5. ‘Moscow prostitutes’
The former FBI boss writes that on at least four occasions Mr Trump raised the matter of unverified claims that he watched prostitutes urinate in a hotel suite during a 2013 Moscow trip.
The allegations surfaced in a raw intelligence dossier compiled by a former British spy who had been hired by Mr Trump’s political enemies to dig up dirt on him.
Mr Comey says Mr Trump angrily denied the claims and asked him to have the FBI disprove them because they were “terrible” for his wife, Melania Trump.
He writes that he first broached the matter at a Trump Tower meeting in January 2017 shortly before the president’s inauguration.
Mr Comey said in the interview: “He interrupted very defensively and started talking about it, you know, ‘Do I look like a guy who needs hookers?’
“And I assumed he was asking that rhetorically, I didn’t answer that, and I just moved on and explained, ‘Sir, I’m not saying that we credit this, I’m not saying we believe it. We just thought it very important that you know.'”
Mr Comey added: “I honestly never thought these words would come out of my mouth, but I don’t know whether the current president of the United States was with prostitutes peeing on each other in Moscow in 2013. It’s possible, but I don’t know.”
Anthony’s take: There is a moment as Mr Comey is recalling his Trump Tower conversation with the president-elect about Russian prostitutes that he expresses amazement over what is taking place, describing it like an out-of-body experience. “I was floating above myself, looking down.” It’s a sentiment with which many Americans – particularly those who have Mr Comey’s establishment sensibilities – can probably identify. Even a year on, they can’t quite believe the Trump presidency is really happening – or that the man is governing, tweets and all, the way he campaigned. That aside, the December 2016 meeting was the first between the two men. Afterwards, it should have been clear that they were almost certainly heading on a collision course.
6. Trump’s hair and hands
Mr Comey, who is 6ft 8in (2.03m), says that when he first met the 6ft 3in president-elect, he appeared shorter than he did on TV.
“His face appeared slightly orange,” writes Mr Comey, “with bright white half-moons under his eyes where I assumed he placed small tanning goggles, and impressively coifed, bright blond hair, which upon close inspection looked to be all his.
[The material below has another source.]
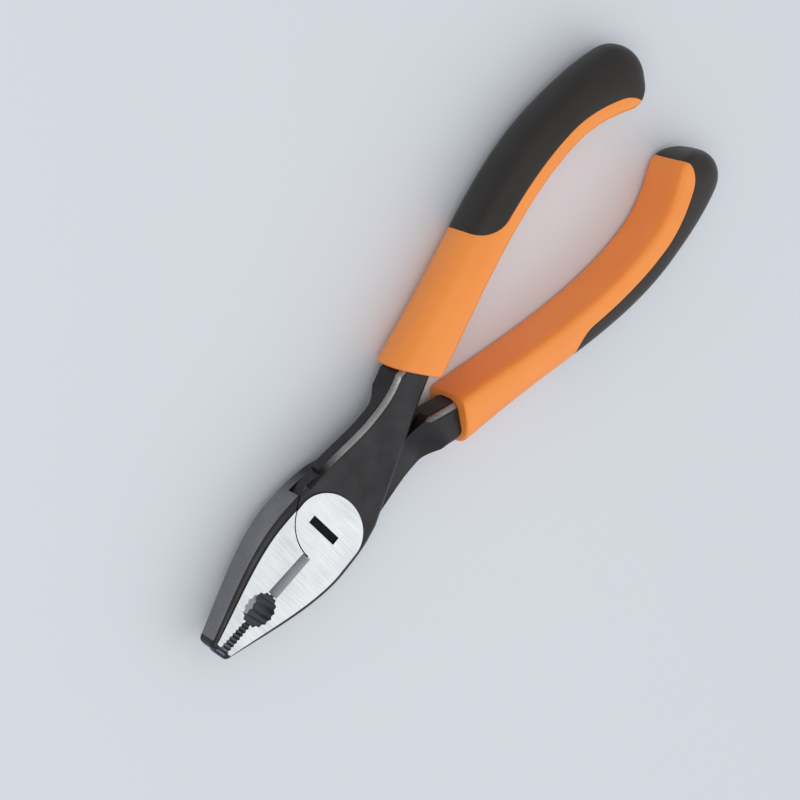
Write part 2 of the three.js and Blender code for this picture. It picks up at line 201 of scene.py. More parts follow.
def make_world():
    world = bpy.data.worlds.new("studio")
    bpy.context.scene.world = world
    world.use_nodes = True
    tree = world.node_tree
    sky = tree.nodes["Background"]
    sky.inputs["Color"].default_value = linear(WORLD_COLOUR)
    direction = add(tree, "TexCoord").outputs["Generated"]
    toward = add(tree, "VectorMath", {0: direction, 1: BRIGHT_SIDE}, operation="DOT_PRODUCT")
    strength = add(tree, "MapRange", {
        "Value": toward.outputs["Value"], "From Min": DARK_AT,
        "To Min": DARK_STRENGTH, "To Max": BRIGHT_STRENGTH})
    tree.links.new(strength.outputs["Result"], sky.inputs["Strength"])


make_floor()
make_world()
make_soft_box(
    "overhead soft box", (0.4, 0.38, 0.83), distance=1000, size=500, radiance=2.5)
make_soft_box(
    "edge soft box", (-0.765, -0.189, 0.616), distance=900, size=640, radiance=0.57)
bpy.context.scene.view_settings.view_transform = "Standard"

# %% [markdown]
# Drop-forged tool steel leaves the die with a hard oxide skin, finished here to a dark
# satin grey. It mirrors light like a metal but weakly, it has a fine pitted grain from
# shot blasting, and handling polishes it in broad patches. A near-black metal with two
# noises does this: a coarse one for the patches and a fine one for the grain. The real
# grain is about 0.1 mm, too fine to show from here, so it is drawn at 0.35 mm. One
# function makes such a skin, and the two plastics further down use it too.

# %% Material: dark oxide on forged steel
OXIDE_DARK, OXIDE_PALE = "2b2b2c", "464547"


def make_skin(name, colours, broad, fine, rough, depth, rough_by="broad", **values):
    """A skin whose broad noise mixes two colours and whose fine noise is a grain, depth
    mm deep. A noise is a size in mm and its octaves of detail; rough holds the
    roughness at the two ends of the noise that rough_by names."""
    material, tree, shader = new_material(name, **values)
    place = add(tree, "TexCoord").outputs["Object"]
    noises = {"broad": noise(tree, place, *broad), "fine": noise(tree, place, *fine)}
    colour = blend(tree, noises["broad"], linear(colours[0]), linear(colours[1]))
    gloss = add(tree, "MapRange", {
        "Value": noises[rough_by], "To Min": rough[0], "To Max": rough[1]})
    relief = add(tree, "Bump", {"Height": noises["fine"], "Distance": depth * MM})
    connect(tree, shader, colour, gloss, relief)
    return material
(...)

“As he extended his hand, I made a mental note to check its size. It was smaller than mine, but did not seem unusually so.”
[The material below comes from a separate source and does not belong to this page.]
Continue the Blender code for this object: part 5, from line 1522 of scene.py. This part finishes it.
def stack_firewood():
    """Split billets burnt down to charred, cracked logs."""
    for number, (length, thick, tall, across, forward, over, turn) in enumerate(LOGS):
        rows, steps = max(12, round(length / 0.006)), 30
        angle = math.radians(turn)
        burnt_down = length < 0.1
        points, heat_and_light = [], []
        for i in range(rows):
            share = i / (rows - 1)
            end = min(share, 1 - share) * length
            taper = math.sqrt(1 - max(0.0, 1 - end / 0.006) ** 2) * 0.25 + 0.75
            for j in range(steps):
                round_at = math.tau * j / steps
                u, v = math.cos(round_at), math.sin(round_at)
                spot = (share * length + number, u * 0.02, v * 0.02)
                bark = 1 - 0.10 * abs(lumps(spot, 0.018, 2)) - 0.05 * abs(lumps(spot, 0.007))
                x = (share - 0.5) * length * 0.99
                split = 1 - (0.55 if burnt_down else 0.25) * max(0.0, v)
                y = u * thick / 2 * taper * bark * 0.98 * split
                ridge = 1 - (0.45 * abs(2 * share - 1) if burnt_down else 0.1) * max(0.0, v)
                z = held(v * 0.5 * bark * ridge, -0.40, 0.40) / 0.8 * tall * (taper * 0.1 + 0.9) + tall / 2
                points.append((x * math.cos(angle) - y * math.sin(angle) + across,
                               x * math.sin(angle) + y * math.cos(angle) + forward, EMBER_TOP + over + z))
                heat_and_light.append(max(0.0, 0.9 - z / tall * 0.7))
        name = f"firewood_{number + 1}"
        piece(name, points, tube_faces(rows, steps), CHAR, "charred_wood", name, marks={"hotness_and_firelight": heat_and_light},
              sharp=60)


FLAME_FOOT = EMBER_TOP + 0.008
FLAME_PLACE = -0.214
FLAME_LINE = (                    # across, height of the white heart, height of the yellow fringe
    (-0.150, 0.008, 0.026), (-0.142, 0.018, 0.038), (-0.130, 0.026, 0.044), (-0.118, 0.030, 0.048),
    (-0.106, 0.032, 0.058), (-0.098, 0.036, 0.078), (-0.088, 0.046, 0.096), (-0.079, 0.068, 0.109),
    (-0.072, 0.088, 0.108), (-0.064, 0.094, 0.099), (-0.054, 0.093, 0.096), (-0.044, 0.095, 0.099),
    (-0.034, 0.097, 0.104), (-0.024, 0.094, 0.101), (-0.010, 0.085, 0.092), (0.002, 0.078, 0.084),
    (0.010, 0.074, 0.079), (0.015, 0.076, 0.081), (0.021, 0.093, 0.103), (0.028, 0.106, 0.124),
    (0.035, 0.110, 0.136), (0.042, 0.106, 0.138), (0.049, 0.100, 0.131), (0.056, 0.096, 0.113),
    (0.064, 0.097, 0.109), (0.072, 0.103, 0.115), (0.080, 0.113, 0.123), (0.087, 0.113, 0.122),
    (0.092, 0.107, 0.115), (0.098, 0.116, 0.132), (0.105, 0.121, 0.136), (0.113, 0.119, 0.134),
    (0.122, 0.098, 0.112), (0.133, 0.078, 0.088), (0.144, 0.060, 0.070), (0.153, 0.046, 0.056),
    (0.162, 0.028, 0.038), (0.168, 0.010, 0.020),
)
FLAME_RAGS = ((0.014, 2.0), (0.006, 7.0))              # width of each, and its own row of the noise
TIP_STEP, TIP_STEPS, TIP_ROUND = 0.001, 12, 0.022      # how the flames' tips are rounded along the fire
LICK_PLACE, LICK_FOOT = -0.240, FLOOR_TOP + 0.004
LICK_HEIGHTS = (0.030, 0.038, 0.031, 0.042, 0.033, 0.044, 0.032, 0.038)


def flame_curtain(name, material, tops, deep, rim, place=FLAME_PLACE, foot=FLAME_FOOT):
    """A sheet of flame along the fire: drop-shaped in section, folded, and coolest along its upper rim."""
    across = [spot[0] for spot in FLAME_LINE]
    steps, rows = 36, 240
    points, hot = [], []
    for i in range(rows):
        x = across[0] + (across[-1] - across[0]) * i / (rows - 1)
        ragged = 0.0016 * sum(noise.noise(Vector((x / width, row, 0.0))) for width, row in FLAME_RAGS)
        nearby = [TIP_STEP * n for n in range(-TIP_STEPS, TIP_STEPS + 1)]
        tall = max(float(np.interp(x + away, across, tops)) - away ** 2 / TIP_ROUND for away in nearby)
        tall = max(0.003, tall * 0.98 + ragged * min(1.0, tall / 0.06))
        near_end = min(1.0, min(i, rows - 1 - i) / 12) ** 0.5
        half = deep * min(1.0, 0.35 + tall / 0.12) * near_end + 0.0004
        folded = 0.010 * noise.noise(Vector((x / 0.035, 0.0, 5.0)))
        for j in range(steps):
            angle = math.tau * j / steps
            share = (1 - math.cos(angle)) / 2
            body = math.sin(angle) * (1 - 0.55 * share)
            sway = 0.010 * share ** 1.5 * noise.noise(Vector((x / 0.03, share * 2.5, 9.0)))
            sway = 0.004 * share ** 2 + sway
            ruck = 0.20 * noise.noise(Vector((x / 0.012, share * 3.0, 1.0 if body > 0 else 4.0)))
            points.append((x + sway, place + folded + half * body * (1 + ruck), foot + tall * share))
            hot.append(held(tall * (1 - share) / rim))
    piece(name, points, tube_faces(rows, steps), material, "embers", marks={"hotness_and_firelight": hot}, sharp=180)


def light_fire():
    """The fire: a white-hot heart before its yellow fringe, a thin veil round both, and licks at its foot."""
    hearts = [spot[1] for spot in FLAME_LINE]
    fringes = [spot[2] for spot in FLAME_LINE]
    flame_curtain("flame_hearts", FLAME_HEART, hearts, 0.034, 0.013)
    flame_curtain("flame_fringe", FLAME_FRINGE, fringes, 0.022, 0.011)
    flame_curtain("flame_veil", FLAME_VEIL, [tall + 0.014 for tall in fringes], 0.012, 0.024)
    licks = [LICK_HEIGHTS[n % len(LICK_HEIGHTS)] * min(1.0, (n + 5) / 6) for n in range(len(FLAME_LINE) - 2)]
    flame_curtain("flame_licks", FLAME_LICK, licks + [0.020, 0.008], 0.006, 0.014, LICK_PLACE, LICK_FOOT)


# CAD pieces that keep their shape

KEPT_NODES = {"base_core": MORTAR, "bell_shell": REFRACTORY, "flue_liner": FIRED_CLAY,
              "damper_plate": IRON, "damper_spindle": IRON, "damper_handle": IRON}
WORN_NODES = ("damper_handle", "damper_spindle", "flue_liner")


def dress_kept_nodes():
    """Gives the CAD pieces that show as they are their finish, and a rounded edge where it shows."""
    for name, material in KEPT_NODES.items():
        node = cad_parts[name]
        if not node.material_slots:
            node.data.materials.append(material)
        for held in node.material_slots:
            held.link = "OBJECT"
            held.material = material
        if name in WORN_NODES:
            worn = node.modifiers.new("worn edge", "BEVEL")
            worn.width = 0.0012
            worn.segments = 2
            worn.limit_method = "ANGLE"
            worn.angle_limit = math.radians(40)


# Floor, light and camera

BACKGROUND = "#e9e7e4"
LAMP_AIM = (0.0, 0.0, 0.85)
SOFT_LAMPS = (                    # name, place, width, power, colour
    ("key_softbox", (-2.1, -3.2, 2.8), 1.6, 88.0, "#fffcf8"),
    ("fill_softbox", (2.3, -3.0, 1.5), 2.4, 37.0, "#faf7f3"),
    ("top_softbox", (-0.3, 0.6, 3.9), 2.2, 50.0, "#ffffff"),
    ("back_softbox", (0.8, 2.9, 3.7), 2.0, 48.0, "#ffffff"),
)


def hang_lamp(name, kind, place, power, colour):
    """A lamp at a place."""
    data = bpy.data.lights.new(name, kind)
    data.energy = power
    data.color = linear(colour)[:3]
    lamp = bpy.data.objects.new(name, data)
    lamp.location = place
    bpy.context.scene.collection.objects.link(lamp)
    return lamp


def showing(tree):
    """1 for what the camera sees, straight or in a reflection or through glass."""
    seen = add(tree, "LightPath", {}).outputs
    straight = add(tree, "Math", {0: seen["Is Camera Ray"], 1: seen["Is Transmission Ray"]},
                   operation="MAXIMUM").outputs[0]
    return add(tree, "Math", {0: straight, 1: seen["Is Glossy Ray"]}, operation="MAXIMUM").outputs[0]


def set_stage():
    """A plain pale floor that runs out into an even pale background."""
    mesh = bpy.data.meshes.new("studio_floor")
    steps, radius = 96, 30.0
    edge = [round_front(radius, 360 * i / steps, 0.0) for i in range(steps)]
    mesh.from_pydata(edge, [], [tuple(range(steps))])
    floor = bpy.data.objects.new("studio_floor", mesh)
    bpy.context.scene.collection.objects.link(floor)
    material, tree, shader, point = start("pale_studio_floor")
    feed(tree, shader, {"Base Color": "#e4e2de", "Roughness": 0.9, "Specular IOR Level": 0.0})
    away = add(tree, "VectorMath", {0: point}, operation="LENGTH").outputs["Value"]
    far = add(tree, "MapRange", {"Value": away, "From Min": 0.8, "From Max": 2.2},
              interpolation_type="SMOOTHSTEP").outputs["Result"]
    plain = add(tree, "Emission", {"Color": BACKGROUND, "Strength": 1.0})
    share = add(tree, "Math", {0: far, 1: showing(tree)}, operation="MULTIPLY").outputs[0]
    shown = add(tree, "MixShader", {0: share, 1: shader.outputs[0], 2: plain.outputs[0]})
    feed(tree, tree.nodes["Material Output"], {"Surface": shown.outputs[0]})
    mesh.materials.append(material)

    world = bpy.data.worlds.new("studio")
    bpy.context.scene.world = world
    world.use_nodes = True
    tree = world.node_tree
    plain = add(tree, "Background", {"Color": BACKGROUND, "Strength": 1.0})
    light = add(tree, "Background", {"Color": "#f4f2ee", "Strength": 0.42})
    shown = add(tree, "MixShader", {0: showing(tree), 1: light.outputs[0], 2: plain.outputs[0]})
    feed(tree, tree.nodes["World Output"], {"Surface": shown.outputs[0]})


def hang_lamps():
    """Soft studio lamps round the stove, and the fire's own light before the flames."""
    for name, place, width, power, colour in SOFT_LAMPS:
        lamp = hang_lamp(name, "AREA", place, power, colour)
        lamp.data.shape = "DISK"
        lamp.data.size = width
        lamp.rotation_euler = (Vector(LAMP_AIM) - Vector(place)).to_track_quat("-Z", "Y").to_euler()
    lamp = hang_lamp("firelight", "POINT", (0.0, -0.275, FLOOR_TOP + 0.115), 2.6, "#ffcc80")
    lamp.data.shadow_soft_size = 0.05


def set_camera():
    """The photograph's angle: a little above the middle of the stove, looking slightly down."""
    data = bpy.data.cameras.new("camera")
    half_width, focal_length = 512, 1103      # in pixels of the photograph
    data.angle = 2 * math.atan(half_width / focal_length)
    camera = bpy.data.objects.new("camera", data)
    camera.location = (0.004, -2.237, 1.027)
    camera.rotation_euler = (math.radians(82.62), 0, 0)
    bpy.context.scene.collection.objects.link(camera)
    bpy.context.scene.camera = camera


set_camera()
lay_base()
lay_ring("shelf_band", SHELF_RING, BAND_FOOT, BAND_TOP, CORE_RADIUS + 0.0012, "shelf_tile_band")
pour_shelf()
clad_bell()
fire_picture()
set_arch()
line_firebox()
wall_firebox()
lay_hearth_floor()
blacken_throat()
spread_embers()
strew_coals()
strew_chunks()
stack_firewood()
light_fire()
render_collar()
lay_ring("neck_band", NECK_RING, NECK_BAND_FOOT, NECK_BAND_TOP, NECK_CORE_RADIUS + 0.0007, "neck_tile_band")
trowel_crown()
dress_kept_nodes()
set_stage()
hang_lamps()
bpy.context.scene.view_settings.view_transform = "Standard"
Elaborating on this in the TV interview, he said: “His tie was too long as it always is… he looked slightly orange up close.”
Anthony’s take:This interview should put to bed any question about whether Mr Comey has a natural talent for public relations. He sprinkles his comments throughout with the kind of little details and colour that keep an audience engaged. There’s the tidbits about the president’s personal appearance, his description of drinking wine out of a paper cup on flight home after being fired and his joke in the early days of the Clinton investigation that “nobody gets out alive”. Mr Comey would probably make a good politician – if he hadn’t spent the past two years, at different points, making almost everybody hate him.